As Emily Post wrote, “Although it seems odd that there is a “prohibition” against asking people not to bring you gifts when all you are trying to do is be thoughtful, there is a reason. The moment you mention gifts, you put an emphasis on gifts, which is the opposite of your intent”. Okay, so we can’t say “no gifts, please” and we know that people will bring them anyway even if we ask them not too. So, what to do? Two East Bay moms saw a need and started their own non-profit organization to solve this problem while supporting the local community. Founders, Melissa Smith and Shani Hall, started Party In-Kindness because they knew a small act of kindness can make a big impact.
These two smart and generous women developed their company at a play date. After Melissa’s daughter underwent surgery at only 6-days old, she was surrounded by love and support of friends, family and strangers. Melissa was so touched by the power of compassion that she knew she had to find a way to give back to the community that had given so much to her. So, while their kids played, Shani and Melissa created Party In-Kindness.
How does it work you might ask? First the host decides which charity or cause they would like to help. Party In-Kindness then contacts the charity and finds out what their needs are. Then they provide the host with some creative ideas for providing the in-kind donations as well as ways to communicate this information to the party guests. For example, for a 5-year-old’s birthday party guests were asked to bring a “birthday party in a box”, which included paper goods, cake mix, frosting, candles and party hats. These themed boxes were then distributed to low-income children at the Monument Crisis Center that may have otherwise not had a party of their own.
Party In-Kindness (www.partyin-kindness.org) serves the East Bay and has many connections to charities in the area.

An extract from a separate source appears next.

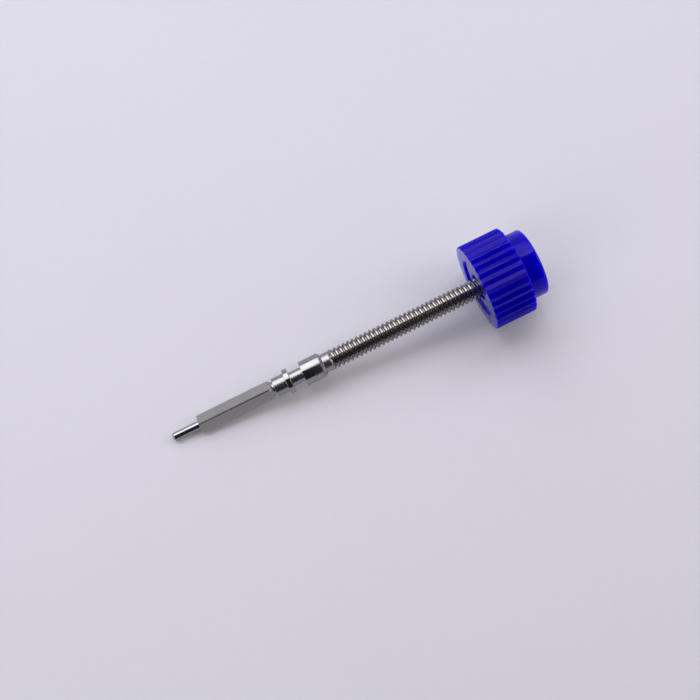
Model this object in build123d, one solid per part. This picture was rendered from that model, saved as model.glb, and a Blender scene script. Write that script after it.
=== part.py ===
"""A watch winding stem with the plastic crown that it is handled by.

The stem is one steel bar, turned, milled square and threaded. The crown is one moulding on its thread.
X runs along the stem, from the pilot to the crown. The origin is on the axis, midway along the slot that
the setting lever holds the stem by. Z is up when the stem lies on its pilot and on the crown's rim.
"""

import os
from math import ceil, cos, pi, radians, sin, tan

from build123d import *

# Every length is in millimetres and every angle in degrees.

# Pilot, the thin journal that runs in the movement's plate
PILOT_DIAMETER = 0.40
PILOT_LENGTH = 1.34
PILOT_CHAMFER = 0.06

# Square, which turns the sliding pinion, with corners left by the turned bar
SQUARE_ACROSS_FLATS = 0.66
SQUARE_ACROSS_CORNERS = 0.87
SQUARE_LENGTH = 3.58
SQUARE_TURN = 59.0

# Relief between the square and the seat, where the milling cutter runs out
RELIEF_DIAMETER = 0.62
RELIEF_CONE_LENGTH = 0.15
RELIEF_LAND_LENGTH = 0.08

# Seat, on which the winding pinion turns
SEAT_DIAMETER = 0.88
SEAT_LENGTH = 0.60

# Collar and slot, between which the setting lever holds the stem
COLLAR_DIAMETER = 1.18
COLLAR_LENGTH = 0.23
SLOT_DIAMETER = 0.70
SLOT_WIDTH = 0.62

# Hub, the thick journal, with a bevel down to the neck
HUB_DIAMETER = 1.18
HUB_LENGTH = 0.92
HUB_BEVEL_LENGTH = 0.13
NECK_DIAMETER = 0.90
NECK_LENGTH = 0.37

# Thread on the tail: a 60 degree groove, whose crests the die has raised a little above the neck
THREAD_DIAMETER = 0.94
THREAD_RISE_LENGTH = 0.03
THREAD_PITCH = 0.225
THREAD_FREE_LENGTH = 7.47
THREAD_HELD_LENGTH = 2.20
THREAD_FLANK_ANGLE = 30.0
THREAD_DEPTH = 0.092
THREAD_ROOT_WIDTH = 0.034
THREAD_TURN = -20.0
TAIL_CHAMFER = 0.10

# Crown: a grip with V flutes all round, and a smooth boss behind it
GRIP_DIAMETER = 4.18
GRIP_LENGTH = 2.00
GRIP_EDGE_CHAMFER = 0.03
FLUTE_COUNT = 32
FLUTE_DEPTH = 0.095
FLUTE_TURN = 2.65
BOSS_DIAMETER = 3.23
BOSS_LENGTH = 0.87
BOSS_EDGE_RADIUS = 0.12

# Front face of the crown: a ring recess, the entry round the stem and the blind bore
RECESS_DIAMETER = 2.76
RECESS_DEPTH = 0.09
ENTRY_DIAMETER = 1.28
ENTRY_DEPTH = 0.35
BORE_CLEARANCE = 0.02
BORE_END_GAP = 0.12

# How far a cutting shape runs past the face that it cuts
OVERRUN = 0.05

# Places along X
slot_start = -SLOT_WIDTH / 2
slot_end = SLOT_WIDTH / 2
collar_start = slot_start - COLLAR_LENGTH
seat_start = collar_start - SEAT_LENGTH
cone_end = seat_start - RELIEF_LAND_LENGTH
square_end = cone_end - RELIEF_CONE_LENGTH
square_start = square_end - SQUARE_LENGTH
pilot_tip = square_start - PILOT_LENGTH
hub_end = slot_end + HUB_LENGTH
neck_start = hub_end + HUB_BEVEL_LENGTH
thread_start = neck_start + NECK_LENGTH
crown_face = thread_start + THREAD_FREE_LENGTH
tail_end = crown_face + THREAD_HELD_LENGTH
grip_end = crown_face + GRIP_LENGTH
boss_end = grip_end + BOSS_LENGTH


def rod(start, end, diameter):
    """A round rod on the X axis from one place to another."""
    upright = Cylinder(diameter / 2, end - start, align=(Align.CENTER, Align.CENTER, Align.MIN))
    return Pos(start, 0, 0) * Rot(0, 90, 0) * upright


def turned(outline):
    """The solid that a lathe leaves under an outline of (place, radius) points."""
    first, last = outline[0][0], outline[-1][0]
    with BuildPart() as made:
        with BuildSketch(Plane.XY):
            with BuildLine():
                Polyline((first, 0), *outline, (last, 0), close=True)
            make_face()
        revolve(axis=Axis.X)
    return made.part


def turned_bar():
    """The stem as it leaves the lathe, before the square and the thread."""
    pilot, corner = PILOT_DIAMETER / 2, SQUARE_ACROSS_CORNERS / 2
    relief, seat = RELIEF_DIAMETER / 2, SEAT_DIAMETER / 2
    collar, slot, hub = COLLAR_DIAMETER / 2, SLOT_DIAMETER / 2, HUB_DIAMETER / 2
    neck, tail = NECK_DIAMETER / 2, THREAD_DIAMETER / 2
    return turned([
        (pilot_tip, pilot - PILOT_CHAMFER), (pilot_tip + PILOT_CHAMFER, pilot), (square_start, pilot),
        (square_start, corner), (square_end, corner), (cone_end, relief), (seat_start, relief),
        (seat_start, seat), (collar_start, seat), (collar_start, collar), (slot_start, collar),
        (slot_start, slot), (slot_end, slot), (slot_end, hub), (hub_end, hub), (neck_start, neck),
        (thread_start - THREAD_RISE_LENGTH, neck), (thread_start, tail),
        (tail_end - TAIL_CHAMFER, tail), (tail_end, tail - TAIL_CHAMFER),
    ])


def square_waste():
    """What the cutter takes off round the square: a block with the square left standing in it."""
    length = cone_end - square_start
    block = Box(length, SQUARE_ACROSS_CORNERS * 2, SQUARE_ACROSS_CORNERS * 2)
    kept = Box(length + 2 * OVERRUN, SQUARE_ACROSS_FLATS, SQUARE_ACROSS_FLATS)
    return Pos((square_start + cone_end) / 2, 0, 0) * Rot(SQUARE_TURN, 0, 0) * (block - kept)


def thread_waste():
    """The groove of the thread, swept along a helix that is made of single turns."""
    turns = ceil((tail_end + THREAD_PITCH - thread_start) / THREAD_PITCH)
    from_z = Helix(THREAD_PITCH, THREAD_PITCH, THREAD_DIAMETER / 2, direction=(1, 0, 0)).edge()
    turn = Rot(THREAD_TURN - 90, 0, 0) * from_z
    path = Wire([Pos(thread_start + number * THREAD_PITCH, 0, 0) * turn for number in range(turns)])
    start = path @ 0
    outward = Vector(0, start.Y, start.Z)
    root = THREAD_ROOT_WIDTH / 2
    top = root + (THREAD_DEPTH + OVERRUN) * tan(radians(THREAD_FLANK_ANGLE))
    with BuildSketch(Plane(origin=start, x_dir=outward, z_dir=path % 0)) as section:
        with BuildLine():
            Polyline((OVERRUN, top), (-THREAD_DEPTH, root), (-THREAD_DEPTH, -root), (OVERRUN, -top), close=True)
        make_face()
    return sweep(section.sketch, path=path, is_frenet=True)


def stem():
    return turned_bar() - square_waste() - thread_waste()


def grip():
    """The fluted part of the crown, with the ends of its ridges bevelled."""
    ridge = GRIP_DIAMETER / 2
    corners = []
    for number in range(2 * FLUTE_COUNT):
        angle = radians(FLUTE_TURN) + number * pi / FLUTE_COUNT
        radius = ridge - FLUTE_DEPTH * (number % 2)
        corners.append((radius * cos(angle), radius * sin(angle)))
    with BuildSketch(Plane.YZ.offset(crown_face)) as outline:
        with BuildLine():
            Polyline(*corners, close=True)
        make_face()
    fluted = extrude(outline.sketch, amount=GRIP_LENGTH)
    rounded = turned([
        (crown_face, ridge - GRIP_EDGE_CHAMFER), (crown_face + GRIP_EDGE_CHAMFER, ridge),
        (grip_end - GRIP_EDGE_CHAMFER, ridge), (grip_end, ridge - GRIP_EDGE_CHAMFER),
    ])
    return fluted & rounded


def handling_crown():
    boss = rod(grip_end - BOSS_EDGE_RADIUS, boss_end, BOSS_DIAMETER)
    boss = fillet(boss.edges().group_by(Axis.X)[-1], BOSS_EDGE_RADIUS)
    recess = rod(crown_face - OVERRUN, crown_face + RECESS_DEPTH, RECESS_DIAMETER)
    entry = rod(crown_face, crown_face + ENTRY_DEPTH, ENTRY_DIAMETER)
    bore = rod(crown_face, tail_end + BORE_END_GAP, THREAD_DIAMETER + 2 * BORE_CLEARANCE)
    return grip() + boss - recess - entry - bore


os.makedirs("parts", exist_ok=True)
for name, make in {"stem": stem, "handling_crown": handling_crown}.items():
    piece = make()
    export_step(piece, f"parts/{name}.step")
    box = piece.bounding_box()
    print(f"{name}: {len(piece.solids())} solid, {piece.volume:.3f} mm3, X {box.min.X:.3f} to {box.max.X:.3f}")
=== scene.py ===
# %% [markdown]
# # A watch stem with its handling crown
#
# This lesson dresses two small pieces of a watch: a winding stem, which is one turned steel bar with a
# milled square and a long thread, and the fluted plastic crown that is screwed on its end. Both shapes
# follow a rule, so node trees build them from a few drawn points and a few sizes. The CAD model stays
# the frame: the sizes of both pieces are its sizes, and nothing of it is moved.

from math import acos, atan2, ceil, cos, degrees, pi, radians, sin, tan

import bpy
from mathutils import Matrix, Vector


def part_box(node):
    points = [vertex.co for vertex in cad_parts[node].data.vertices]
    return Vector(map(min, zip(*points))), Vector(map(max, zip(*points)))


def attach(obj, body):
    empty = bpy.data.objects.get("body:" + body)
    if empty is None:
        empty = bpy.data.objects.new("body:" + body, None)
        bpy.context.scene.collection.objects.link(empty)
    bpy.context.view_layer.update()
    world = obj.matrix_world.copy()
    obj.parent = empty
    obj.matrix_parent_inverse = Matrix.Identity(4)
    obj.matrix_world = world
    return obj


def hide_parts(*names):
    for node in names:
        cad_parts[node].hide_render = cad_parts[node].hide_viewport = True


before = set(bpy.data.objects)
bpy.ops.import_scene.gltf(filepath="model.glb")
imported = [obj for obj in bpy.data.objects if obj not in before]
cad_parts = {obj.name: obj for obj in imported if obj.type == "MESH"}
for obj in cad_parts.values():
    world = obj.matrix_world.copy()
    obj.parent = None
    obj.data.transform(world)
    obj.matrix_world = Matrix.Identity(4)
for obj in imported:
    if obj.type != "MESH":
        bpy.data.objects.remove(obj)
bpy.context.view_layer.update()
MM = 0.001


def in_mm(corners):
    """Corners in metres as rounded millimetres, to print."""
    return [[round(c / MM, 3) for c in corner] for corner in corners]


# %% [markdown]
# ## Sizes
#
# The lengths are in millimetres and the angles in degrees. X runs along the stem from the pilot to the
# crown, and X = 0 is midway along the slot for the setting lever. The places follow from the lengths, so
# a change of one length moves all that comes after it. The frame's own boxes show whether they agree.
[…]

The Bay Area Crisis Nursery, Children’s Hospital in Oakland, Foster A Dream and the Shelter, Inc. are just a few of the organizations that have benefited from local parties.
So for your next book club meeting, kid’s birthday, or anniversary party think about how you and your guests can celebrate together while being charitable at the same time. You’ll feel good about yourself, teach your children a valuable lesson, and can offer a way to have your friends and family lend a hand to a cause you believe in. With this sort of party everyone wins.